Simulation-based consequence analysis of reinforced-concrete buildings subjected to earthquake- and environment-induced damage accumulation

Abstract

Structural systems in seismic-prone regions can experience sudden deterioration caused by earthquake-induced ground-motion sequences. In addition, given the prevailing environmental conditions at their site, these systems may undergo gradual deterioration resulting from environment-induced mechanisms. The combined impacts of such phenomena can result in significant structural/non-structural damage, leading to exacerbated consequences (e.g., repair costs, downtime, and casualties) during the systems’ service life compared to the consequences due to each phenomenon in isolation.
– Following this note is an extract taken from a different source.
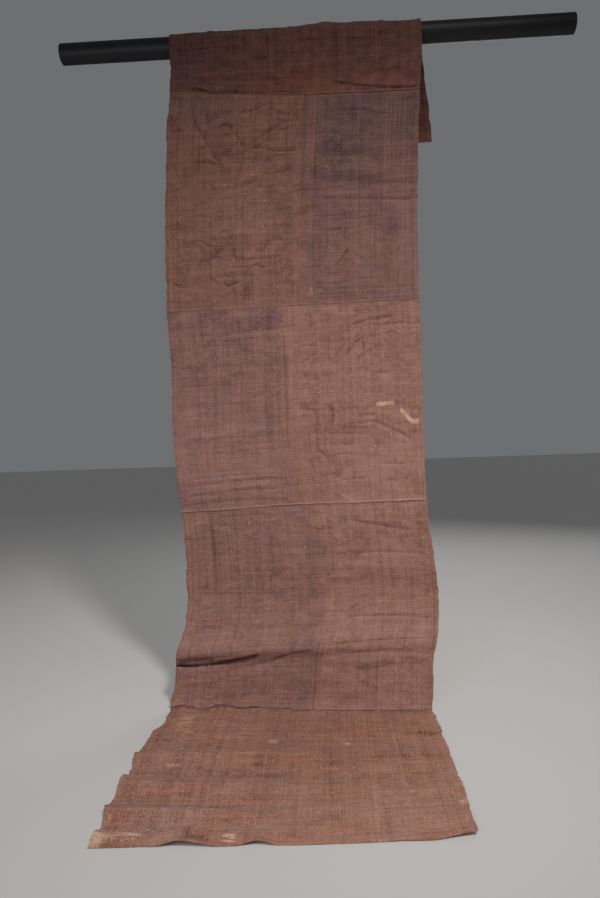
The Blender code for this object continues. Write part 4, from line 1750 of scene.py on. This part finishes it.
@dataclass
class Studio:
    """The pale floor, the soft lights and the camera at the photograph's place.

    Attributes:
        camera_place: The camera's place, in metres.
        camera_turns: Its turn to the left, its look down and its roll, in degrees.
        focal_pixels: Its focal length in pixels of the image.
    """

    camera_place: tuple[float, float, float] = (0.008, -1.68612, 0.8125)
    camera_turns: tuple[float, float, float] = (2.55, 1.8, -2.0)
    focal_pixels: float = 674.0
    sensor: float = 36.0
    floor_half: float = 14.0
    floor: StudioPaper = StudioPaper("pale_studio_paper", "#DAD8D4")

    def build(self) -> None:
        """Builds the camera, the floor, the world and the lights."""
        self.add_camera()
        self.add_floor()
        self.add_world("#E4E6EA", 0.20)
        self.add_spot("high_front_right", (0.9, -1.9, 3.1), (0.0, 0.20, 0.45), 54, 400, "#FFF4EA")
        self.add_light("soft_front_left", (-0.9, -1.9, 1.2), (0.0, -0.20, 0.15), 1.2, 14, "#F1F1FF")
        self.add_light("soft_behind", (1.4, 2.6, 2.4), (0.0, 0.30, 1.2), 1.8, 30, "#FFFFFF")

    def add_camera(self) -> None:
        """Adds the camera."""
        turn, down, roll = (math.radians(angle) for angle in self.camera_turns)
        data = bpy.data.cameras.new("camera")
        data.sensor_width = self.sensor
        data.lens = self.focal_pixels / IMAGE_HEIGHT * self.sensor
        camera = bpy.data.objects.new("camera", data)
        bpy.context.scene.collection.objects.link(camera)
        look = Matrix.Rotation(turn, 4, "Z") @ Matrix.Rotation(math.pi / 2 - down, 4, "X")
        camera.matrix_world = Matrix.Translation(self.camera_place) @ look @ Matrix.Rotation(roll, 4, "Z")
        bpy.context.scene.camera = camera

    def add_floor(self) -> None:
        """Adds the floor, just under the cloth."""
        half = self.floor_half
        corners = ((-half, -half), (half, -half), (half, half), (-half, half))
        points = np.array([(x, y, -0.0003) for x, y in corners])
        floor = new_piece("studio_floor", points, [[0, 1, 2, 3]], self.floor.material())

    @staticmethod
    def add_world(tone: str, strength: float) -> None:
        """Sets an even pale surround."""
        world = bpy.data.worlds.new("studio")
        world.use_nodes = True
        background = world.node_tree.nodes["Background"]
        background.inputs["Color"].default_value = srgb(tone)
        background.inputs["Strength"].default_value = strength
        bpy.context.scene.world = world

    @staticmethod
    def add_spot(
        name: str,
        place: tuple[float, float, float],
        target: tuple[float, float, float],
        cone: float,
        watts: float,
        tone: str,
    ) -> None:
        """Adds a spotlight whose soft cone leaves the top of the cloth dim."""
        data = bpy.data.lights.new(name, "SPOT")
        data.spot_size = math.radians(cone)
        data.spot_blend = 1.0
        data.shadow_soft_size = 0.22
        data.energy = watts
        data.color = srgb(tone)[:3]
        light = bpy.data.objects.new(name, data)
        light.location = place
        light.rotation_euler = (Vector(target) - Vector(place)).to_track_quat("-Z", "Y").to_euler()
        bpy.context.scene.collection.objects.link(light)

    @staticmethod
    def add_light(
        name: str,
        place: tuple[float, float, float],
        target: tuple[float, float, float],
        size: float,
        watts: float,
        tone: str,
    ) -> None:
        """Adds a square soft light that faces a target."""
        data = bpy.data.lights.new(name, "AREA")
        data.size = size
        data.energy = watts
        data.color = srgb(tone)[:3]
        light = bpy.data.objects.new(name, data)
        light.location = place
        light.rotation_euler = (Vector(target) - Vector(place)).to_track_quat("-Z", "Y").to_euler()
        bpy.context.scene.collection.objects.link(light)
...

Yet, such a multi-hazard threat is commonly overlooked. This paper proposes an end-to-end computational framework for simulation-based consequence analysis of deteriorating structural systems subjected to earthquake-induced ground-motion sequences and chloride-induced corrosion deterioration. State-dependent (and time-dependent) fragility and vulnerability relationships are derived as part of the proposed workflow. To this end, a multivariate probabilistic seismic demand model and a collapse generalised logistic model are developed, linking the dissipated hysteretic energy in the ground-motion sequence, the maximum inter-storey drift induced by the first ground motion, the intensity measure of the second ground motion, and the corrosion deterioration level. The time-varying corrosion rate is described through a hurdle model, employing an appropriate (continuous) chloride-penetration model. Vulnerability relationships are derived by combining the developed fragility relationships and suitable building-level consequence models. Finally, the (expected) life-cycle consequences are estimated by subjecting the system to stochastic event sets, encompassing ground-motion sequences. The proposed framework is demonstrated through a case-study reinforced concrete building. Considering the interaction between seismic sequences and corrosion effects, the expected life-cycle consequences in terms of economic loss ratio are 125 % higher than those without considering any hazard interaction. These consequences are mainly dominated by the effects of the ground-motion sequences rather than those associated with corrosion deterioration.